As we have said all year, the most dominant macro factor at work has been the US Dollar down and stocks up.  For three straight days, it's been dollar down, stocks down; the dollar crashing is now a bad thing! 
The Safety trade and reflation are the only two themes that still have legs in this market.  The early cycle Consumer Discretionary and Technology name are breaking down, as we now only have 5 of the 9 sectors positive on both the durations of TREND and TRADE. 
While our Macro team has been on fire this year, the research team continues to score big too.  Today we are waking up to KeyBanc upgrading Autodesk (ADSK) from Underweight to Hold after the company reported better than expected numbers.  ADSK has been in the virtual portfolio since 3/23 and looking to provide 50% return in just two months!  Well done Rebecca! It's great to be on a real team again. Success is no accident.
Function in Disaster, finish in style
Howard Penney        
Managing Director


EWA - iShares Australia-EWA has a nice dividend yieldof 7.54% on the trailing 12-months. With interest rates at 3.00% (further room to stimulate) and a $26.5BN stimulus package in place, plus a commodity based economy with proximity to China's H1 reacceleration, there are a lot of ways to win being long Australia.

XLE - SPDR Energy- We bought Energy on 5/13 with the dollar up. We think it works higher if the Buck breaks down.  Bullish TRADE and TREND remain.

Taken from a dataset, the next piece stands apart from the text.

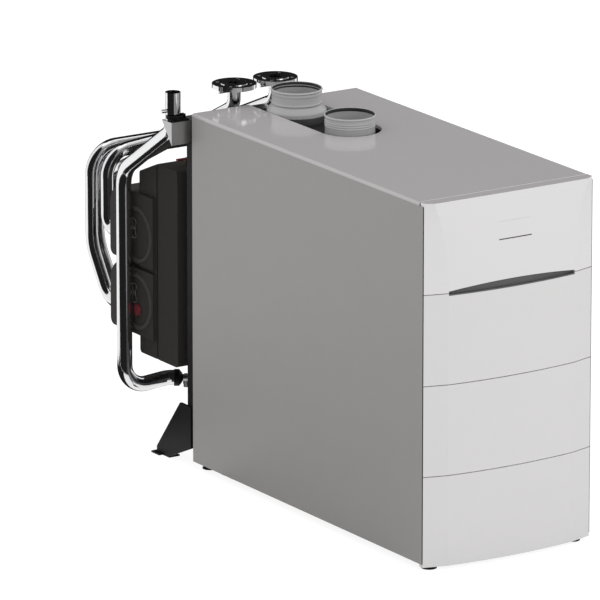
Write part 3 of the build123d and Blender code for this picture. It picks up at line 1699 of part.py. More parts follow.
# Pump groups: manifold on the wall, volute with motor, and the ports
manifold_wall = 18
manifold_low = 43
manifold_end = 172
for name, runner_name, pod in (
    ("upper_pump_body", "upper_pump_runner", pods[0]),
    ("lower_pump_body", "lower_pump_runner", pods[1]),
):
    low, high, pump_up, start_in, other_in, other_up = pod
    shaft_x = left + start_in
    with BuildPart() as pump_body:
        span(
            (left - pod_out + pod_wall, left + manifold_end),
            (rear + hollow_far + port_wall, rear + hollow_far + port_wall + manifold_wall),
            (bottom + pump_up - manifold_low, bottom + other_up + boss_radius_out),
        )
        rod(at_rear(start_in, pump_centre_back, pump_up), (1, 0, 0), volute_radius, volute_length)
        rod(
            at_rear(start_in + volute_length, pump_centre_back, pump_up),
            (1, 0, 0),
            motor_can_radius,
            manifold_end - start_in - volute_length,
        )
        rod(
            at_rear(start_in + volute_length / 2, hollow_far + port_wall, pump_up),
            (0, 1, 0),
            boss_radius_out - fit,
            tube_end - hollow_far - port_wall,
        )
        rod(
            at_rear(other_in, hollow_far + port_wall, other_up),
            (0, 1, 0),
            boss_radius_out,
            tube_end - hollow_far - port_wall,
        )
        for inward in (flow_drop_in, second_port_in):
            rod(at_rear(inward, hollow_far, pump_up), (0, 1, 0), port_radius_out, port_wall + manifold_wall)
        if name == "lower_pump_body":
            knob_boss_at = at_rear(pod_wall - pod_out + fit, knob_back, knob_up)
            rod(knob_boss_at, (1, 0, 0), knob_boss, knob_boss_length)
            rod(knob_boss_at, (1, 0, 0), knob_stem + pin_fit, knob_boss, mode=Mode.SUBTRACT)
        rod(
            at_rear(start_in + volute_wall, pump_centre_back, pump_up),
            (1, 0, 0),
            volute_radius - volute_wall,
            volute_length - 2 * volute_wall,
            mode=Mode.SUBTRACT,
        )
        rod(
            at_rear(start_in + volute_length - 2 * volute_wall, pump_centre_back, pump_up),
            (1, 0, 0),
            pump_shaft + pump_shaft_fit,
            volute_length / 2 + 2 * volute_wall,
            mode=Mode.SUBTRACT,
        )
    pump_body.part.label = name
    export_step(pump_body.part, f"parts/{name}.step")
    with BuildPart() as pump_runner:
        vane_near = start_in + volute_wall + runner_side
        vane_length = volute_length - 2 * volute_wall - 2 * runner_side
        rod(
            at_rear(vane_near, pump_centre_back, pump_up),
            (1, 0, 0),
            volute_radius - volute_wall - 2 * runner_side,
            blade_wall,
        )
        rod(at_rear(vane_near, pump_centre_back, pump_up), (1, 0, 0), 2 * pump_shaft, vane_length)
        rod(
            at_rear(vane_near, pump_centre_back, pump_up),
            (1, 0, 0),
            pump_shaft,
            vane_length + volute_length / 2,
        )
        with BuildSketch(
            Plane(origin=at_rear(vane_near, pump_centre_back, pump_up), x_dir=(0, 1, 0), z_dir=(1, 0, 0))
        ):
            with PolarLocations((volute_radius - volute_wall) / 2, blade_count // 2):
                Rectangle(volute_radius - volute_wall - 4 * runner_side, blade_wall)
        extrude(amount=vane_length)
    pump_runner.part.label = runner_name
    export_step(pump_runner.part, f"parts/{runner_name}.step")

# Shut-off knob on the lower pod, its stem reaching the supply port
knob_radius_out = 21
knob_thick = 10
knob_gap = 1
grip_half = 4
with BuildPart() as shutoff_knob:
    knob_face = left - pod_out - knob_gap
    rod((knob_face, rear + knob_back, bottom + knob_up), (-1, 0, 0), knob_radius_out, knob_thick / 2)
    span(
        (knob_face - knob_thick, knob_face),
        (rear + knob_back - grip_half, rear + knob_back + grip_half),
        (bottom + knob_up - knob_radius_out, bottom + knob_up + knob_radius_out),
    )
    rod(
        (knob_face, rear + knob_back, bottom + knob_up),
        (1, 0, 0),
        knob_stem,
        pod_wall + knob_gap + knob_boss - fit,
    )
shutoff_knob.part.label = "shutoff_knob"
export_step(shutoff_knob.part, "parts/shutoff_knob.step")

# Spring clips across the pods' parting line
clip_near = 352
clip_far = 404
clip_wall = 2.5
clip_half = 36
clip_ups = (808, 560)
with BuildPart() as shell_clips:
    for up in clip_ups:
        span(
            (pod_x[0] - clip_wall, pod_x[0]),
            (rear + clip_near, rear + clip_far),
            (bottom + up - clip_half, bottom + up + clip_half),
        )
        span(
            (pod_x[0] - 2 * clip_wall, pod_x[0] - clip_wall),
            (rear + clip_near + clip_wall, rear + pod_split - 4 * clip_wall),
            (bottom + up - clip_half / 2, bottom + up + clip_half / 2),
        )
shell_clips.part.label = "shell_clips"
export_step(shell_clips.part, "parts/shell_clips.step")

# Purge valve through the top of the block, with its red lever
purge_top = bottom + block_top + purge_rise
purge_stem = 3
purge_stem_rise = 10
purge_length = purge_top - plate_z[1]
with BuildPart() as purge_valve:
    rod(at_rear(purge_in, purge_back, plate_z[1] - bottom), (0, 0, 1), purge_radius, purge_length)
    rod(at_rear(purge_in, purge_back, purge_top - bottom), (0, 0, 1), purge_stem, purge_stem_rise)
purge_valve.part.label = "purge_valve"
export_step(purge_valve.part, "parts/purge_valve.step")

purge_lever_length = 46
purge_lever_wall = 6
with BuildPart() as purge_lever:
    lever_z = purge_top + fit
    with BuildSketch(Plane.XY.offset(lever_z)):
        with Locations((left + purge_in, rear + purge_back)):
            Circle(lever_hub)
            with Locations((-purge_lever_length / 2, 0)):
                Rectangle(purge_lever_length, lever_width)
            Circle(purge_stem + pin_fit / 2, mode=Mode.SUBTRACT)
    extrude(amount=purge_lever_wall)
purge_lever.part.label = "purge_lever"
export_step(purge_lever.part, "parts/purge_lever.step")
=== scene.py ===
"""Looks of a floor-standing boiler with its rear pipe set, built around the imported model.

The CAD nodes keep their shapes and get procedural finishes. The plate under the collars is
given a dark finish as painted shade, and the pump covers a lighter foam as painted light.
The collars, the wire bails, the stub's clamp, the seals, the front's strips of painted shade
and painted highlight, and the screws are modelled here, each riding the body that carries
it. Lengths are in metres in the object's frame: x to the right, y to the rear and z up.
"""

from __future__ import annotations

import json
import logging
import math
from abc import ABC, abstractmethod
from dataclasses import dataclass
from enum import Enum

import bmesh
import bpy
from mathutils import Matrix, Vector


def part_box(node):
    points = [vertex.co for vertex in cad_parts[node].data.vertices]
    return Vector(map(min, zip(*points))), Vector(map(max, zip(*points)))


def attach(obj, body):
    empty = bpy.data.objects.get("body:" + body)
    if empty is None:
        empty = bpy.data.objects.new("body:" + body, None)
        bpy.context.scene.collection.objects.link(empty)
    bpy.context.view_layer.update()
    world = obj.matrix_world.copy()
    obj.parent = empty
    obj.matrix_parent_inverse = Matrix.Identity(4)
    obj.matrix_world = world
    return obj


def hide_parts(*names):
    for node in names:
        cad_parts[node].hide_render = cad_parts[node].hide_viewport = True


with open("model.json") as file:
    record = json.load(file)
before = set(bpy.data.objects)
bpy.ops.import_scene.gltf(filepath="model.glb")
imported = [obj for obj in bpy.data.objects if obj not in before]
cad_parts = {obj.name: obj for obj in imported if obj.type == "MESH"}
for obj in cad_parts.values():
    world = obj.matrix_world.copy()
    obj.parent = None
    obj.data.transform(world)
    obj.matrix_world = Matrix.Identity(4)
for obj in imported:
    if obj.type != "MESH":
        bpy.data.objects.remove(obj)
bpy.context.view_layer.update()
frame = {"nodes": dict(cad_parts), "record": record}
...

CAF - Morgan Stanley China Fund- A close end fund providing exposure to the Shanghai A share market, we use CAF tactically to ride the wave of returning confidence among domestic Chinese investors fed by the stimulus package.  To date the Chinese have shown leadership and a proactive response to the global recession, and now their number one priority is to offset contracting external demand with domestic growth.

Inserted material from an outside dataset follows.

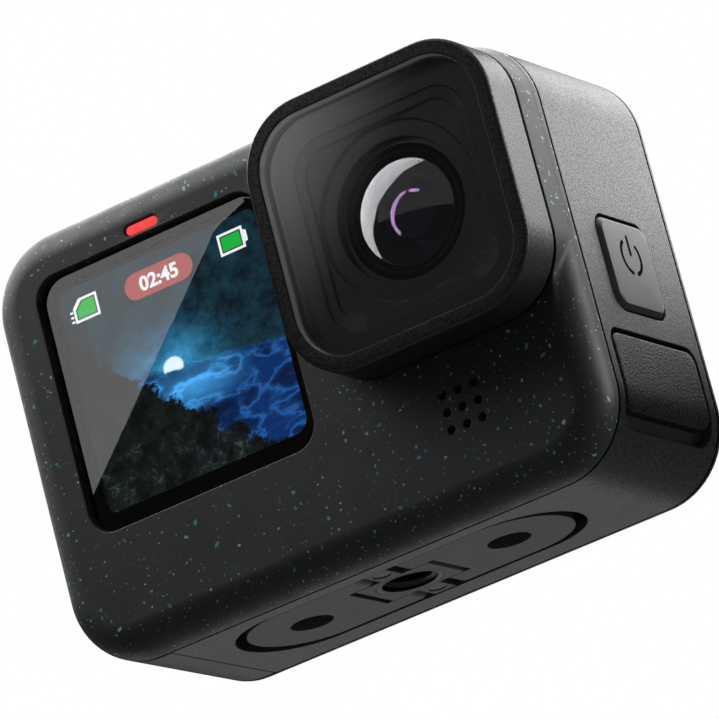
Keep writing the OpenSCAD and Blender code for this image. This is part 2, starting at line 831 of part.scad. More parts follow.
module battery() {
  color("gray") block([battery_x0, battery_y0, battery_z0],
                      [battery_x0 + battery_l, battery_y0 + battery_t, battery_z0 + battery_h]);
}

module battery_contacts() {
  color("gold") for (k = [0 : 4])
    block([battery_x0 + battery_l, 5.4 + 1.4 * k, 10], [bay_x1, 6.2 + 1.4 * k, 13]);
}

card_y = -2.2;       // front face of the memory card
card_t = 0.9;
card_l = 15;
card_w = 11;
card_z = 26;
card_gap = 0.08;     // clearance of the card in its slot
slot_l = 17;         // how far in the card slot reaches
usb_z = 11;          // lower edge of the USB port
usb_w = 9;

module memory_card() {
  color("black") block([chassis_x0 + 0.2, card_y, card_z],
                       [chassis_x0 + 0.2 + card_l, card_y + card_t, card_z + card_w]);
}

module card_slot() {
  color("silver") difference() {
    block([chassis_x0 + 1.6, board_back_y, card_z - 1],
          [chassis_x0 + slot_l, card_y + card_t + 0.5, card_z + card_w + 1]);
    block([chassis_x0 + 1.5, card_y - card_gap, card_z - card_gap],
          [chassis_x0 + card_l + 1.2, card_y + card_t + card_gap, card_z + card_w + card_gap]);
  }
}

module usb_port() {
  color("silver") difference() {
    side_slab(chassis_x0 + 0.6, chassis_x0 + 8) rounded(board_back_y, 0, usb_z, usb_z + usb_w, 1.7);
    side_slab(chassis_x0 + 0.5, chassis_x0 + 7)
      rounded(board_back_y + 0.4, -0.4, usb_z + 0.4, usb_z + usb_w - 0.4, 1.3);
  }
}

speaker_back_y = chassis_y + plate_t;   // the speaker rests on the chassis plate

module speaker() {
  color("black") block([inner_x - 3, speaker_back_y, corner_r + 0.1],
                       [inner_x, speaker_back_y + 10, speaker_z1]);
}

// ---- folding fingers -------------------------------------------------------------------

// The block between the fingers: a hub that carries the thread, and a rib each way.
module tripod_block() {
  color("gray") difference() {
    union() {
      block([-rib_half, mount_y - pocket_r, 0.1], [rib_half, mount_y + pocket_r, pocket_h]);
      block([-hinge_x - 0.6, mount_y - hub_half, 0.1], [hinge_x + 0.6, mount_y + hub_half, pocket_h]);
      intersection() {
        for (x = [-1, 1])
          pin_y(x * hinge_x, hinge_z, mount_y - hub_half, mount_y + hub_half, hub_end_r);
        block([-pocket_r, mount_y - pocket_r, 0.1], [pocket_r, mount_y + pocket_r, pocket_h]);
      }
    }
    translate([0, mount_y, 0]) cylinder(h = pocket_h + eps, r = insert_r);
    for (y = [-1, 1]) translate([0, mount_y + rib_screw_y * y, 0]) {
      cylinder(h = pocket_h + eps, r = 0.55);
      cylinder(h = 1, r = 1.05);
    }
  }
}

module tripod_insert() {
  color("silver") translate([0, mount_y, 0.1]) difference() {
    cylinder(h = tripod_depth - 0.1, r = insert_r);
    translate([0, 0, -eps]) cylinder(h = tripod_depth + 1, r = tripod_r);
  }
}

module tripod_block_screws() {
  color("silver") for (y = [-1, 1]) translate([0, mount_y + rib_screw_y * y, 0]) {
    translate([0, 0, 1]) cylinder(h = pocket_h + 0.2, r = 0.5);
    translate([0, 0, 0.2]) cylinder(h = 0.8, r = 1);
  }
}

web_x = hinge_x + 2.5;                  // where a finger's two knuckles join

module finger() {
  difference() {
    union() {
      translate([0, 0, 0.1]) linear_extrude(finger_t) {
        translate([eye_x, 0]) circle(finger_r);
        translate([web_x, -finger_r]) square([eye_x - web_x, 2 * finger_r]);
        for (y = [hub_half + slip, -finger_r])
          translate([hinge_x, y]) square([web_x - hinge_x + 0.1, finger_r - hub_half - slip]);
      }
      for (y = [hub_half + slip, -finger_r])
        pin_y(hinge_x, hinge_z, y, y + finger_r - hub_half - slip, finger_t / 2);
    }
    translate([eye_x, 0, 0]) cylinder(h = finger_t + 1, r = eye_r);
    pin_y(hinge_x, hinge_z, -finger_r - 1, finger_r + 1, pin_r + fit);
  }
}

module finger_right() {
  color("gray") translate([0, mount_y, 0]) finger();
}

module finger_left() {
  color("gray") translate([0, mount_y, 0]) mirror([1, 0, 0]) finger();
}

module finger_pins() {
  pin_l = pocket_r - hub_half + pin_reach;
  color("silver") for (x = [-1, 1], y = [mount_y - hub_half - pin_l, mount_y + hub_half])
    pin_y(x * hinge_x, hinge_z, y, y + pin_l, pin_r);
}

module body_screws() {
  color("silver") for (spot = screw_spots) translate([spot[0], 0, spot[1]]) {
    slab(screw_y0, chassis_y + plate_t) circle(screw_r);
    slab(chassis_y + plate_t, chassis_y + plate_t + 0.8) circle(1);
  }
}

front_cover();
main_housing();
rear_bezel();
chassis();
speaker_cover();
front_screen_glass();
front_screen_gasket();
front_display();
rear_touch_glass();
rear_display();
lens_cover_frame();
lens_cover_glass();
lens_cover_baffle();
lens_cover_seal();
lens_collar();
collar_screws();
lens_barrel();
lens_retainer();
front_element();
inner_lenses();
aperture_stop();
lens_holder();
ir_filter();
image_sensor();
sensor_board();
sensor_screws();
main_board();
processor();
heat_spreader();
sensor_flex();
front_status_light();
microphone();
shutter_button();
shutter_ring();
shutter_switch();
button_board();
mode_button();
mode_seal();
mode_switch();
battery_door();
door_hinge_pin();
door_latch();
door_seal();
battery();
battery_contacts();
memory_card();
card_slot();
usb_port();
speaker();
tripod_block();
tripod_insert();
finger_left();
finger_right();
finger_pins();
body_screws();
tripod_block_screws();
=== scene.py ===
# %% [markdown]
# # An action camera, dressed piece by piece
#
# A small rounded box with a square lens cover, a screen on the front, a screen on the back, two
# buttons and two folding fingers round a tripod thread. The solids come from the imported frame,
# which also says where everything is. This script dresses them: shapes that need soft edges are
# worked out again as surfaces with numpy, and everything gets a finish made of shader nodes.
#
# Lengths in the helpers are millimetres, because that is how such a product is drawn. They
# become metres at one place, where a mesh is made.

# %% Load the frame
import math

import bmesh
import bpy
import numpy as np
from mathutils import Matrix, Vector
from mathutils.geometry import delaunay_2d_cdt


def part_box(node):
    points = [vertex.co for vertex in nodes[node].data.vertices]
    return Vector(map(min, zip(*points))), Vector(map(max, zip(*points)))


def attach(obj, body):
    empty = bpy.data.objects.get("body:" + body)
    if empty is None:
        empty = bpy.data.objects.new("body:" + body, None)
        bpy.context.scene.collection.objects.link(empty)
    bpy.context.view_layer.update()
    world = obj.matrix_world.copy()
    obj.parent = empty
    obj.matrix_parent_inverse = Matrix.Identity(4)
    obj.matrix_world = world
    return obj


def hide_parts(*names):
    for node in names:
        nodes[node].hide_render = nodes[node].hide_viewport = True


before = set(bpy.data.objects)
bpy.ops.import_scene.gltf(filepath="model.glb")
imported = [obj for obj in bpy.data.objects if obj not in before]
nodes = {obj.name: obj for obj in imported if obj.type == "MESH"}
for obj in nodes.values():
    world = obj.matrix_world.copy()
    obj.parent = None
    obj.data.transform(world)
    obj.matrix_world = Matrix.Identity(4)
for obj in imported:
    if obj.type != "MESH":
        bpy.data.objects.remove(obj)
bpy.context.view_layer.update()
MM = 0.001


def ends(node):
    """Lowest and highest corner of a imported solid, in millimetres."""
    low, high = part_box(node)
    return np.array(low) / MM, np.array(high) / MM


# %% [markdown]
# ## The camera that looks at it
#
# The object is seen from the front right and from a little below, through a long lens, so that
# its parallel edges hardly converge. A camera is a place and three directions: forward, up and
# the side that follows from them. Because the view is from below, the floor lies well under the
# object and only the white backdrop shows behind it.

# %% Camera
VIEW_FROM = (0.35261, -0.66223, -0.20868)
VIEW_FORWARD = Vector((-0.4456, 0.8442, 0.2979)).normalized()
VIEW_UP = Vector((0.3585, -0.1366, 0.9235))
LENS_MM = 354.9

camera_data = bpy.data.cameras.new("view")
camera_data.lens = LENS_MM
camera_data.shift_x, camera_data.shift_y = -0.0016, -0.001
camera_data.clip_start, camera_data.clip_end = 0.01, 20
camera = bpy.data.objects.new("view", camera_data)
side = VIEW_FORWARD.cross(VIEW_UP).normalized()
up = side.cross(VIEW_FORWARD)
turn = Matrix((side, up, -VIEW_FORWARD)).transposed()
camera.matrix_world = Matrix.Translation(VIEW_FROM) @ turn.to_4x4()
bpy.context.scene.collection.objects.link(camera)
bpy.context.scene.camera = camera
print("camera", round(Vector(VIEW_FROM).length, 3), "m from the base's middle")

# %% [markdown]
# ## Shader nodes in a few words
#
# Materials and the world are nets of shader nodes. One helper adds a node, fills its inputs and
# links what comes from another node. A few more write the steps that come back all the time: a
# sum, a stretch from one range to another, a mix of colours and a noise.

# %% Node steps
def add(tree, kind, inputs=None, **settings):
    """Adds a shader node with its settings, and fills its inputs: a socket is linked, anything
    else is a fixed value."""
    node = tree.nodes.new("ShaderNode" + kind)
    for key, value in settings.items():
        setattr(node, key, value)
    for key, value in (inputs or {}).items():
        if isinstance(value, bpy.types.NodeSocket):
            tree.links.new(value, node.inputs[key])
        else:
            node.inputs[key].default_value = value
    return node


def math_node(tree, operation, a, b=0.0, c=0.0):
    """One sum on a number or a socket."""
    return add(tree, "Math", {0: a, 1: b, 2: c}, operation=operation).outputs[0]


def vector_node(tree, operation, a, b):
    """One sum on two vectors, part by part."""
    return add(tree, "VectorMath", {0: a, 1: b}, operation=operation).outputs["Vector"]


def length_of(tree, a):
    """The length of a vector."""
    return add(tree, "VectorMath", {0: a}, operation="LENGTH").outputs["Value"]


def remap(tree, value, low, high, new_low=0.0, new_high=1.0):
    """Stretches low..high to new_low..new_high and holds it there."""
    return add(tree, "MapRange", {"Value": value, "From Min": low, "From Max": high,
                                  "To Min": new_low, "To Max": new_high}).outputs["Result"]


def mix_colour(tree, factor, a, b):
    """The colour a where factor is 0 and b where it is 1."""
    a, b = (v if isinstance(v, bpy.types.NodeSocket) else (*v, 1) for v in (a, b))
    return add(tree, "Mix", {0: factor, 6: a, 7: b}, data_type="RGBA").outputs[2]


def noise(tree, coords, scale, detail=2.0, roughness=0.5):
    """A cloudy value near one half. Each step of detail adds a noise of twice the scale, times
    the roughness."""
    return add(tree, "TexNoise", {"Vector": coords, "Scale": scale, "Detail": detail,
                                  "Roughness": roughness}).outputs["Fac"]


def mix_shaders(tree, factor, a, b):
    """The shader a where factor is 0 and b where it is 1."""
    return add(tree, "MixShader", {0: factor, 1: a.outputs[0], 2: b.outputs[0]})


def square(u0, u1, v0, v1):
    """The corners of a rectangle, in turn."""
    return np.array([(u0, v0), (u1, v0), (u1, v1), (u0, v1)])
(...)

EWD - iShares Sweden-We bought Sweden on 5/11 with the etf down on the day and as a hedge against our Swiss short position. From a fundamental setup, we're bullish on Sweden. The country issued a large stimulus package to combat its economic downturn and the central bank has effectively used interest rate cuts to manage its economy. Sweden's sovereign debt holds a strong AAA rating despite Swedish banks being primary lenders to the Baltic states. We expect Sweden to benefit from export demand as global economies heat up.

XLV - SPDR Healthcare-Healthcare looks positive from a TRADE and TREND duration. We've been on the sidelines for the last few months, but bought XLV on a down day on 5/11 to get long the safety trade. 
TIP- iShares TIPS -The iShares etf, TIP, which is 90% invested in the inflation protected sector of the US Treasury Market currently offers a compelling yield on TTM basis of 5.89%.  We believe that future inflation expectations are currently mispriced and that TIPS are a compelling way to own yield on an inflation protected basis, especially in the context of our re-flation thesis.

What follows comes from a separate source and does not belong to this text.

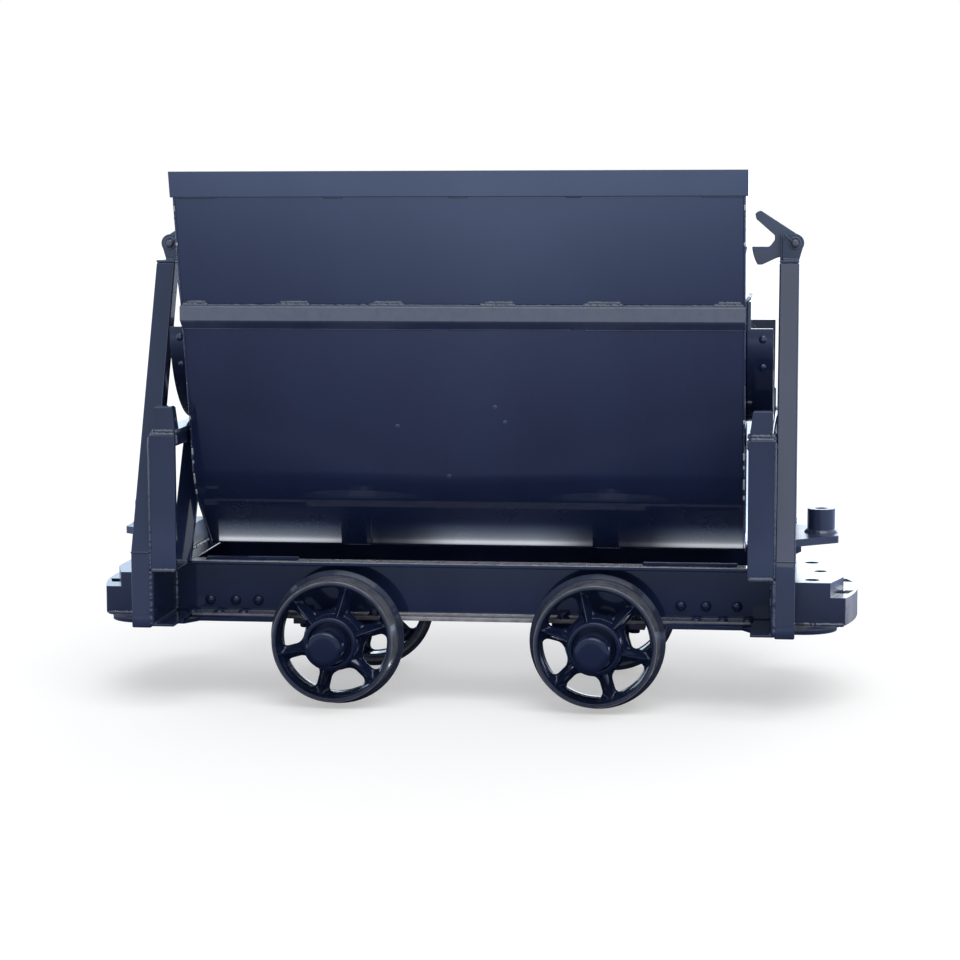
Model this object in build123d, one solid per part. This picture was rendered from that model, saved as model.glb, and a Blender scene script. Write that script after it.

GLD - SPDR GOLD -We bought more gold on 5/5. The inflation protection is what we're long here looking ahead 6-9 months. In the intermediate term, we like the safety trade too.  


EWJ - iShares Japan -We re-shorted the Japanese equity market via EWJ on 5/20. We view Japan as something of a Ponzi Economy -with a population maintaining very high savings rate whose nest eggs allow the government to borrow at ultra low interest levels in order to execute stimulus programs designed to encourage people to save less. This cycle of internal public debt accumulation (now hovering at close to 200% of GDP) is anchored to a vicious demographic curve that leaves the Japanese economy in the long-term position of a man treading water with a bowling ball in his hands. 
UUP - U.S. Dollar Index -We believe that the US Dollar is the leading indicator for the US stock market. In the immediate term, what is bad for the US Dollar should be good for the stock market. Longer term, the burgeoning U.S. government debt balance will be negative for the greenback. The Euro is up versus the USD at $1.3962, a four-month low for the Dollar. The USD is down versus the Yen at 94.1150 and down versus the Pound at $1.5848 as of 6am today.
EWW - iShares Mexico- We're short Mexico due in part to the repercussions of the media's manic Swine flu fear.  The country's dependence on export revenues is decidedly bearish due to volatility of crude prices and when considering that the country's main oil producer, PEMEX, has substantial debt to pay down and its production capacity has declined since 2004. Additionally, the potential geo-political risks associated with the burgeoning power of regional drug lords signals that the country's economy is under serious duress.
IFN -The India Fund-We have had a consistently negative bias on Indian equities since we launched the firm early last year. Despite recent election results likely proving to be a positive catalyst, long-term we believe the growth story of "Chindia" is dead. We contest that the Indian population, grappling with rampant poverty, a class divide, and poor health and education services, will not be able to sustain internal consumption levels sufficient to meet targeted growth level. Other negative trends we've followed include: the reversal of foreign investment, the decrease in equity issuance, and a massive national deficit.

LQD  - iShares Corporate Bonds-Corporate bonds have had a huge move off their 2008 lows and we expect with the eventual rising of interest rates in the back half of 2009 that bonds will give some of that move back. Moody's estimates US corporate bond default rates to climb to 15.1% in 2009, up from a previous 2009 estimate of 10.4%.  

EWL - iShares Switzerland - We believe the country offers a good opportunity to get in on the short side of Western Europe, and in particular European financials.  Switzerland has nearly run out of room to cut its interest rate and due to the country's reliance on the financial sector is in a favorable trading range. Increasingly Swiss banks are being forced by governments to reveal their customers, thereby reducing the incentive of Switzerland as a tax-free haven.